Reducing risks for students of color

The disparity in borrowing and defaulting for minority students comes down to risk. 

“We’re not saying college isn’t worth it. But there are additional risks for borrowers of color,” says Fenaba. “When looking to solve the debt crisis, we need to think about if it will also reduce inequality and that risk.”

Today there are many possible solutions to the debt crisis which would also positively affect borrowers of color. Free or capped tuition in public schools could prevent over-borrowing. Loan forgiveness for current students could also remove the burden for millions of workers, although there is much disagreement about how much debt should be forgiven. 

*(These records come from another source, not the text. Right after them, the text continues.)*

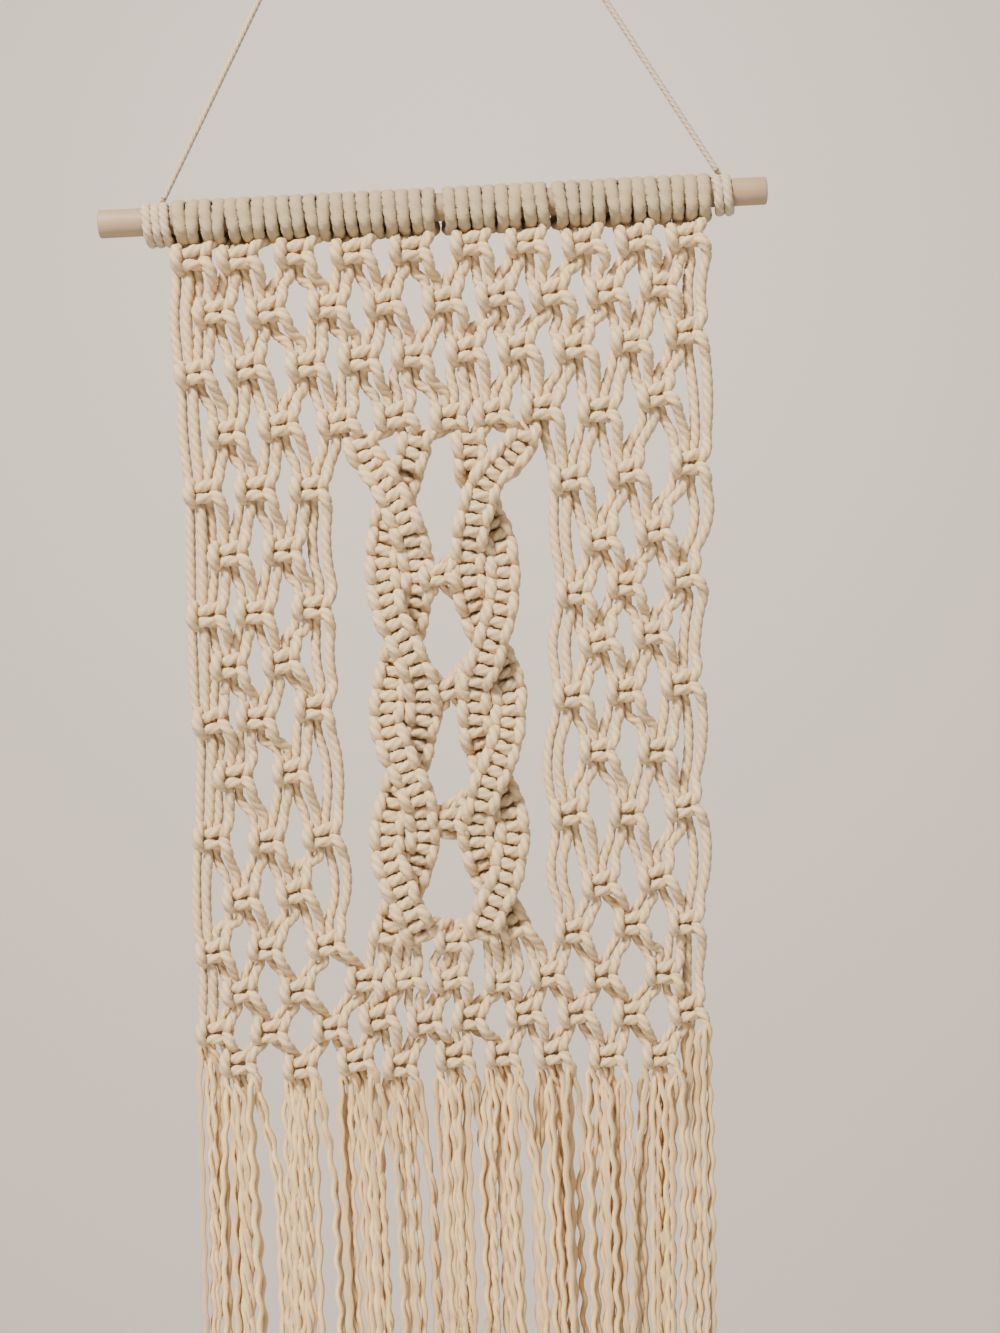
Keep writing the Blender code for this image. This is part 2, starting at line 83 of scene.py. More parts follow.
# ------------------------------------------------------------ the knot chart
# (row, first strand, ((x, drop) of each knot of this run)).  Strands are
# numbered from 0 on the left.
CHART = (
    (1, 0, ((-111, 18.7), (-89.7, 19.6), (-64, 18.3), (-38, 19.6), (-11.5, 19.7), (16, 18.4),
            (41, 18.8), (67, 20.4), (91, 19.9), (114, 19.9))),
    (2, 2, ((-102, 43.7), (-78, 44.3), (-50.2, 43.5), (-24.8, 43.3), (2.3, 43.5), (27, 42),
            (51.2, 42.8), (76.2, 43), (101, 41.5))),
    (3, 0, ((-112.5, 71), (-88.7, 69.7), (-61.2, 69.8), (-37, 68.2), (-13, 68), (11.4, 66.5),
            (35, 66.5), (60.5, 67.7), (86.5, 66.2), (111.5, 63.5))),
    (4, 2, ((-99, 98.6), (-75, 96.4), (-48.2, 96.4), (-22.2, 95), (2.5, 96.8), (22, 95.5),
            (44.6, 94.5), (70.6, 97), (97, 91.5))),
    (5, 0, ((-111, 125.3), (-87.2, 124.9), (-62.6, 126.1))),
    (5, 28, ((55.8, 127.6), (81.4, 125.7), (110.5, 122.9))),
    (6, 2, ((-101, 154.3), (-76.2, 153.5))),
    (6, 30, ((68, 155.6), (92.8, 152.9))),
    (7, 0, ((-112.2, 181.4), (-90.5, 181.1), (-64.2, 180.1))),
    (7, 28, ((55.5, 179.5), (78.6, 176.5), (104.7, 174.5))),
    (8, 2, ((-103.1, 204.9), (-79.2, 204.1))),
    (8, 30, ((65, 201.8), (89.5, 199.5))),
    (9, 0, ((-112.7, 229.8), (-92.1, 228.9), (-65.7, 225.5))),
    (9, 28, ((51.9, 225.9), (76.1, 224.9), (101.5, 223))),
    (10, 2, ((-103.6, 255), (-77.5, 254))),
    (10, 30, ((62.5, 251.5), (89, 252.6))),
    (11, 0, ((-115.1, 282.4), (-90.3, 285.1), (-64.9, 284.1))),
    (11, 28, ((48, 279.7), (74.4, 280.6), (99.9, 279.1))),
    (12, 2, ((-103.1, 310.6), (-78.7, 308.9))),
    (12, 30, ((60.5, 312.5), (86, 310.5))),
    (13, 0, ((-117.1, 334.5), (-93.2, 333.9), (-65.3, 333.5))),
    (13, 18, ((-8, 335),)),
    (13, 28, ((46.7, 333.1), (73.5, 331.1), (98, 332))),
    (14, 2, ((-105.6, 353), (-79.5, 353.9), (-49.1, 350.6), (-31, 351), (-10, 352), (13.7, 354.5),
             (34.5, 352.5), (59, 354), (86.9, 354))),
    (15, 0, ((-118, 370.9), (-93.1, 371.8), (-65.6, 371.8), (-43.5, 367.9), (-22.4, 371), (-2, 370),
             (23, 369.3), (46.5, 370), (71, 371.9), (97, 371.5))),
    (16, 2, ((-108, 385.4), (-80, 388.6), (-54.8, 387), (-34.6, 390), (-10, 387), (12, 387.4),
             (34.5, 387.9), (59.5, 390.5), (83.5, 391.4))),
)
KNOT_STRANDS = 4
HEM_ROW = 15                  # this row and the next go with the fringe
CROWDED = ((13, 18), (14, 14), (14, 18), (14, 22))      # knots squeezed by their neighbours
CROWDED_HEIGHT = .85
FIRST_RISE = 7.0              # above this, a first-row knot's strands come from the heading
JOIN_GAP = 2.0                # in drop, between what a strand does at one knot and the next
SKIPPED = 40.0                # a strand that comes from this far up has skipped a row
SKIP_POINTS = (0.3, 0.7)      # where it bows, as shares of its way
# A pair of strands at a strip's edge skips every other row, and bows sideways
# there: by its first strand, how far as it comes to rows 3, 5, 7 ... 15.
EDGE_BOWS = {
    0: (-.8, -.4, .2, .2, -.2, -.4, 0),
    10: (0, 0, -1.5, -1.2, 1.9, 2.3, 0),
    28: (0, 0, -1.2, -1.4, -2.2, -2.8, 0),
    38: (-.6, .8, 3.2, -.5, 1.4, 1.8, 4.0),
}

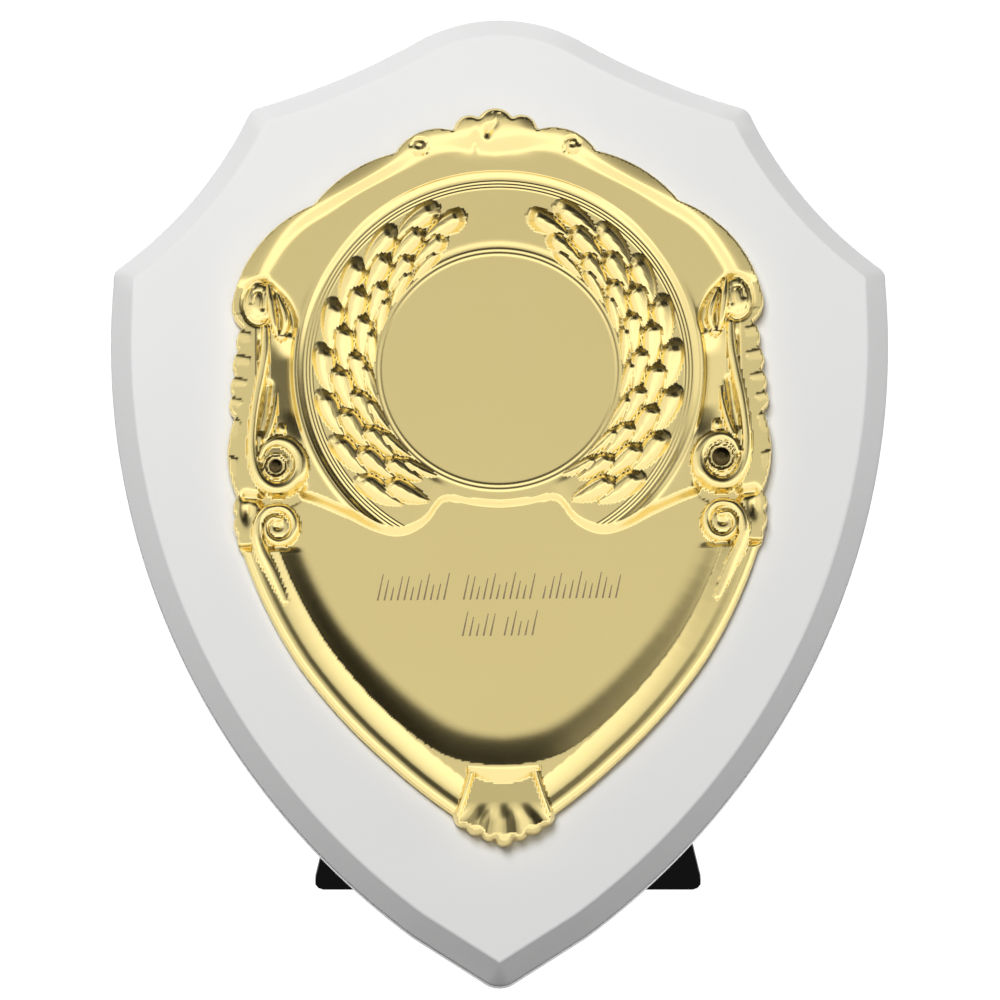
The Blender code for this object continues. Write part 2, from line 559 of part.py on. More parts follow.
def stamped_front(parent, material):
    edge = front_outline()
    bm = bmesh.new()
    bm.faces.new([bm.verts.new((x, y, 0)) for x, y in edge])
    for axis, low, high in ((0, -56.0, 56.0), (1, -100.0, 56.0)):
        normal = (1, 0, 0) if axis == 0 else (0, 1, 0)
        for place in np.arange(low, high, GRID):
            point = (place, 0, 0) if axis == 0 else (0, place, 0)
            geometry = bm.verts[:] + bm.edges[:] + bm.faces[:]
            bmesh.ops.bisect_plane(bm, geom=geometry, dist=0.02, plane_co=point, plane_no=normal)
    bmesh.ops.triangulate(bm, faces=bm.faces)
    places = np.array([v.co[:2] for v in bm.verts])
    heights = front_relief(places[:, 0], places[:, 1], edge)
    for vert, height in zip(bm.verts, heights):
        vert.co.z = height
    ratio = FRONT_TRIANGLES / len(bm.faces)
    sheet = make_object("front_surface", bm, CUTTERS)
    thin = sheet.modifiers.new("Fewer faces", "DECIMATE")
    thin.ratio = ratio
    graph = bpy.context.evaluated_depsgraph_get()
    mesh = bpy.data.meshes.new_from_object(sheet.evaluated_get(graph))
    bpy.data.objects.remove(sheet, do_unlink=True)

    bm = bmesh.new()
    bm.from_mesh(mesh)
    bmesh.ops.scale(bm, vec=(1 / MM, 1 / MM, 1 / MM), verts=bm.verts)
    made = bmesh.ops.extrude_face_region(bm, geom=bm.faces[:])
    lowered = [v for v in made["geom"] if isinstance(v, bmesh.types.BMVert)]
    bmesh.ops.translate(bm, vec=(0, 0, -SHEET), verts=lowered)
    item = make_object("shield_front", bm, PARTS, material, parent)
    item.location = (FRONT_CENTRE[0] * MM, FRONT_CENTRE[1] * MM, BOARD_THICKNESS * MM)
    item.rotation_euler = (0, 0, FRONT_TURN)
    return item


def front_to_board(x, y):
    """A place on the front in the board frame."""
    turned_x = x * math.cos(FRONT_TURN) - y * math.sin(FRONT_TURN)
    turned_y = x * math.sin(FRONT_TURN) + y * math.cos(FRONT_TURN)
    return FRONT_CENTRE[0] + turned_x, FRONT_CENTRE[1] + turned_y


def shield_board(parent, material):
    bm = extruded(board_outline(), 0.0, BOARD_THICKNESS)
    rim = [e for e in bm.edges if all(abs(v.co.z - BOARD_THICKNESS) < 1e-4 for v in e.verts)]
    bmesh.ops.bevel(bm, geom=rim, offset=CHAMFER, segments=1, affect="EDGES", clamp_overlap=False)
    corners = ((SHOULDER, CORNER_ROUND), (HIP, CORNER_ROUND), ((0.0, -0.8), TIP_ROUND))
    for (corner_x, corner_y), round_off in corners:
        edges = []
        for edge in bm.edges:
            low = min(edge.verts, key=lambda v: v.co.z)
            rises = abs(edge.verts[0].co.z - edge.verts[1].co.z) > 1.0
            if rises and abs(abs(low.co.x) - corner_x) < 0.3 and abs(low.co.y - corner_y) < 0.3:
                edges.append(edge)
        bmesh.ops.bevel(bm, geom=edges, offset=round_off, segments=3, profile=0.5, affect="EDGES")
    # The back gets its own faces above the hinge plate, where it is bare
    geometry = bm.verts[:] + bm.edges[:] + bm.faces[:]
    bmesh.ops.bisect_plane(bm, geom=geometry, plane_co=(0, BARE_BACK_FROM, 0), plane_no=(0, 1, 0))
    board = make_object("shield_board", bm, PARTS, material, parent)
    return board


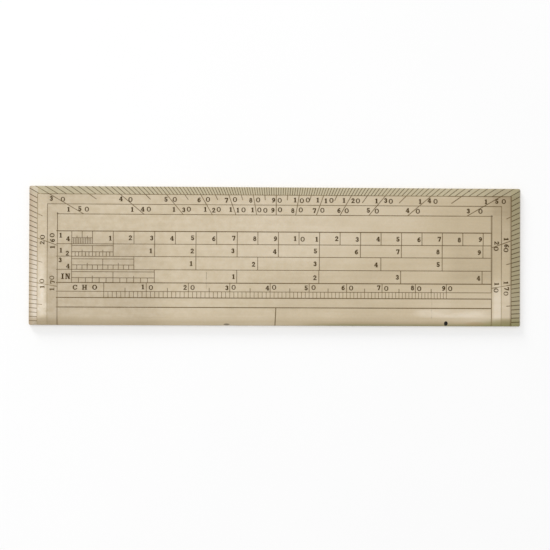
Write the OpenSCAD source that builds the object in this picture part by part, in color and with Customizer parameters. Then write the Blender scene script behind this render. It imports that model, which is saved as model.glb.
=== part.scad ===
// Rectangular protractor with plotting scales: one thin engraved plate whose cut lines and
// punched figures are filled with black pigment. Millimetres, +Z out of the graduated face,
// +Y towards the graduated long edge, origin at the middle of the underside.

/* [Plate] */
// Length of the plate
plate_length = 152.4; // [151.5:0.1:156]
// Width of the plate
plate_width = 42.9; // [42.7:0.1:45]
// Thickness of the plate
plate_thickness = 2; // [1.8:0.1:3]
// Thickness left at the three bevelled edges
edge_thickness = 1.2; // [1:0.1:1.5]
// Radius of the four corners, seen from above
corner_radius = 0.5; // [0.3:0.1:1.2]
// Width of the rounding along the plain long edge
rounding_width = 2.7; // [2:0.1:3.5]
// Height lost over that rounding
rounding_drop = 0.5; // [0.3:0.1:0.7]
// Chamfer round the underside
underside_chamfer = 0.2; // [0.1:0.05:0.4]
// Worn chamfer along the upper rim
rim_chamfer = 0.15; // [0.05:0.05:0.25]

/* [Engraving] */
// Depth of the cut lines and punched figures
groove_depth = 0.12; // [0.08:0.01:0.2]
// How far the pigment lies below the surface
pigment_sink = 0.03; // [0.01:0.01:0.05]
// Width of a fine line
fine_line = 0.13; // [0.1:0.01:0.15]
// Width of a heavy line
heavy_line = 0.2; // [0.16:0.01:0.22]
// Width of a degree graduation
degree_line = 0.15; // [0.12:0.01:0.16]
// Height of a punched figure
figure_height = 1.45; // [1.3:0.05:1.5]
// Height of a punched letter
letter_height = 1.5; // [1.3:0.05:1.6]
// Height of the letters I and N
inch_letter_height = 1.7; // [1.4:0.05:1.75]
// How far the hand-struck figures wander from their true places
figure_wander = 0.12; // [0:0.02:0.14]

/* [Degree scale] */
// Width of the graduated bevel on the long edge
long_bevel = 2.5; // [2.4:0.05:2.6]
// Width of the graduated bevels on the short edges
short_bevel = 2.8; // [2.7:0.05:2.9]
// Width of each band of degree figures
figure_band = 3.08; // [3.05:0.01:3.12]
// How far the border rules lie off the middle of the plate, by hand
border_shift = -0.15; // [-0.2:0.05:0]
// Share of the outer figure band that a five-degree graduation crosses
five_degree_reach = 0.5; // [0.3:0.05:0.6]
// The same between the numbers 120 and 150, where they were cut longer
long_five_degree_reach = 0.72; // [0.5:0.02:0.8]
// From a graduation back to the first figure of its number
degree_before = 0.95; // [0.9:0.05:1]
// From a graduation on to the second figure of its number
degree_after = 1.15; // [1.1:0.05:1.2]
// From the second figure of a number on to the third
degree_pitch = 1.6; // [1.5:0.05:1.7]
// How much farther the figures stand off, before and after, for each unit of a graduation's slope
degree_spread = [0.65, 0.2]; // [0.1:0.05:0.7]
// The same distances in the side columns: before, after and between
side_spacing = [1.05, 0.95, 1.5]; // [0.9:0.05:1.6]
// Sideways lean of the mark at the protractor's centre
centre_mark_lean = 0.3; // [0:0.05:0.5]

/* [Plotting scales] */
// Height of the scales' top rule above the plain edge
scales_top = 29; // [28.9:0.05:29.1]
// Heights of the four rows, from the top
row_heights = [3.95, 3.85, 4.05, 4.05]; // [3.85:0.05:4.1]
// Width of the column that names the scales
name_column = 4.4; // [4.35:0.05:4.45]
// Gap from each row's top to its divided block
block_gaps = [0, 0.55, 0.8, 0.7]; // [0:0.05:0.9]
// Height of the divisions of each block
division_heights = [1.85, 1.4, 1.4, 1.5]; // [1.3:0.05:1.9]
// How much higher every third division rises
division_rise = 0.6; // [0.4:0.05:0.7]
// Distance of each row's figures from their lines, middle to line
figure_offsets = [1, 1.2, 1.35, 1.1]; // [0.9:0.05:1.4]
// How far below the middle of its row a figure stands
figure_drop = 0.1; // [0:0.05:0.2]
// Distances of a fraction's two figures before the zero line
fraction_offsets = [3.4, 1.2]; // [1.1:0.05:3.5]
// Distances of the letters I and N before the zero line
inch_letter_offsets = [2.75, 1.2]; // [1.15:0.05:2.8]
// How much longer than true each row was divided, by hand
row_stretch = [0.0035, 0.003, 0.003, 0.001]; // [0:0.0005:0.004]
// How far the long rules were cut past the left-hand border
rule_overrun = 0.25; // [0.1:0.05:0.3]

/* [Scale of chords] */
// Heights of its rows: figures, divisions, and the blank row under them
chord_rows = [2.7, 1.9, 2.95]; // [1.8:0.05:3]
// Radius that the chords belong to
chord_radius = 75; // [74:0.1:76]
// Distance of its zero from the scales' zero line
chord_start = 9.9; // [9.7:0.05:10.1]
// Share of the figures' row that a five-degree chord line crosses
chord_five_reach = 0.42; // [0.3:0.02:0.5]
// From a ten-degree chord line back to the first figure of its number, and on to the second
chord_spacing = [0.95, 1.3]; // [0.9:0.05:1.4]
// Distances of the letters C, H and O after the zero line
chord_letter_offsets = [1.1, 4, 7.1]; // [1:0.1:7.2]

/* [Diagonal scale on the underside] */
// Distance between its eleven long rules
diagonal_pitch = 1.5; // [1.3:0.05:1.6]
// Distance of its top rule from the middle of the plate
diagonal_top = 8.2; // [8.2:0.1:9]
// Whole units between the two divided blocks
diagonal_units = 4; // [2:1:4]
// Distance of its figures from its outer rules
diagonal_figure_gap = 1.6; // [1.3:0.1:2]

/* [Hidden] */
$fn = 48;

ivory = "#d3bf9c";
pigment = "#2b2119";

inch = 25.4;
half_length = plate_length / 2;
half_width = plate_width / 2;
beyond = 1; // how far a cutting shape runs past what it cuts

// The three border rules, from the edge inwards: half their length and the height of their top run
border_line = [fine_line, fine_line, fine_line + 0.02];
function border_x(k) = half_length - short_bevel - k * figure_band;
function border_y(k) = half_width - long_bevel - k * figure_band;

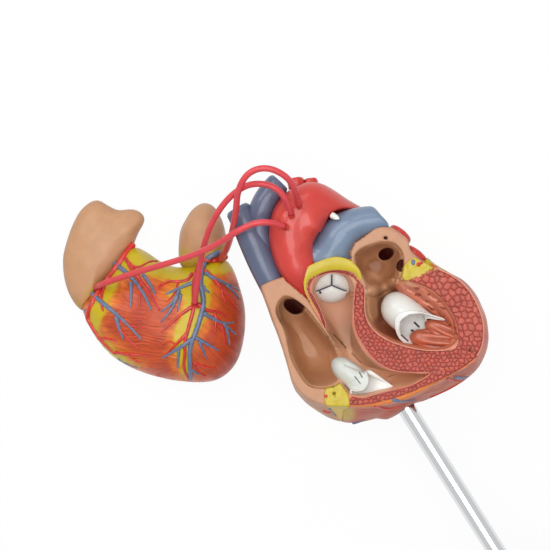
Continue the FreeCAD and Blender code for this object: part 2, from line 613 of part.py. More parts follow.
# ------------------------------------------------------------------------------- stand

def raised_sketch(body, name, height="0 mm"):
    """A sketch on the body's XY plane, raised by an expression."""
    sketch = body.newObject("Sketcher::SketchObject", name)
    plane = next(p for p in body.Origin.OriginFeatures if p.Role == "XY_Plane")
    sketch.AttachmentSupport = [(plane, "")]
    sketch.MapMode = "FlatFace"
    sketch.setExpression("AttachmentOffset.Base.z", height)
    return sketch


def new_body(name):
    """A body with an empty sketch at its foot."""
    body = doc.addObject("PartDesign::Body", name)
    body.Label = name
    return body, raised_sketch(body, f"{name}_profile")


def circle(sketch, diameter):
    """A circle about the sketch's origin, driven by the sheet."""
    index = sketch.addGeometry(Part.Circle(Vector(), Vector(0, 0, 1), 5))
    sketch.addConstraint(Sketcher.Constraint("Coincident", index, 3, -1, 1))
    constraint = sketch.addConstraint(Sketcher.Constraint("Diameter", index, 10))
    sketch.setExpression(f"Constraints[{constraint}]", diameter)


def pad(body, sketch, length, name):
    """Material that a sketch gains in its own body."""
    feature = body.newObject("PartDesign::Pad", name)
    feature.Profile = sketch
    feature.setExpression("Length", length)


def pocket(body, sketch, length, name, reverse=False):
    """Material that a sketch takes out of its own body."""
    feature = body.newObject("PartDesign::Pocket", name)
    feature.Profile = sketch
    feature.setExpression("Length", length)
    feature.Reversed = reverse


# Each stand body is made upright, its own z = 0 at its inner end, then set on the rod's axis.
socket_body, outline = new_body("rod_socket")
circle(outline, "sizes.spigot_dia + 2 * sizes.spigot_clearance + 2 * sizes.socket_wall")
pad(socket_body, outline, "sizes.socket_depth", "socket_sleeve")
bore = raised_sketch(socket_body, "socket_bore_profile", "sizes.socket_end")
circle(bore, "sizes.spigot_dia + 2 * sizes.spigot_clearance")
pocket(socket_body, bore, "sizes.socket_depth", "socket_bore", reverse=True)
socket_body.Placement = on_rod(-size("socket_depth"))

collar_body, outline = new_body("stand_collar")
circle(outline, "sizes.collar_dia")
circle(outline, "sizes.spigot_dia + 2 * sizes.spigot_clearance")
pad(collar_body, outline, "sizes.collar_thickness", "collar_ring")
collar_body.Placement = on_rod(0)

SPIGOT_LENGTH = ("(sizes.collar_thickness + sizes.socket_depth - sizes.socket_end"
                 " - sizes.spigot_end_gap)")
spigot_length = (size("collar_thickness") + size("socket_depth") - size("socket_end")
                 - size("spigot_end_gap"))
rod_body, outline = new_body("stand_rod")
circle(outline, "sizes.spigot_dia")
pad(rod_body, outline, SPIGOT_LENGTH, "spigot")
shank = raised_sketch(rod_body, "rod_profile", SPIGOT_LENGTH)
circle(shank, "sizes.rod_dia")
pad(rod_body, shank, "sizes.rod_reach - sizes.collar_thickness + sizes.rod_seat_depth", "rod")
tapped = raised_sketch(rod_body, "screw_hole_profile", SPIGOT_LENGTH
                       + " + sizes.rod_reach - sizes.collar_thickness + sizes.rod_seat_depth")
circle(tapped, "sizes.screw_dia")
pocket(rod_body, tapped, "sizes.screw_length - sizes.base_thickness + sizes.rod_seat_depth"
       " + sizes.head_recess + sizes.screw_end_gap", "screw_hole")
rod_body.Placement = on_rod(size("collar_thickness") - spigot_length)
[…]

More conservative approaches prefer reform of the current repayment plans. The Aspen Institute reports that one of the most affordable repayment plans, income-based repayment (IDR), is severely limited and could be expanded. Only 24% of federal borrowers are enrolled in this plan because of the restrictions, and if a borrower defaults, they lose access to this plan as well. Reducing the eligibility criteria for this repayment option may help ease the burden for millions of borrowers. 

Employers can also take part through offering higher wages or loan repayment benefits to their employees. This approach not only supports your financially employees, but also boost employee retention and workplace satisfaction. In one study by FC Consulting, 85% of millennials would accept a job offer. Another report states that 86% would stay with an employer for five years if they received contributions towards their loan. Additionally, those millennials who preferred student loan repayment to other benefits were more likely to be women and people of color.

 

The sooner, the better

Experts suggest that closing the wealth gap can boost the economy by 4-6% by 2028. Reducing the student loan debt burden for families of color is a step towards this goal. 

A combination of public and private policy can create a healthier community more inclusive to everyone.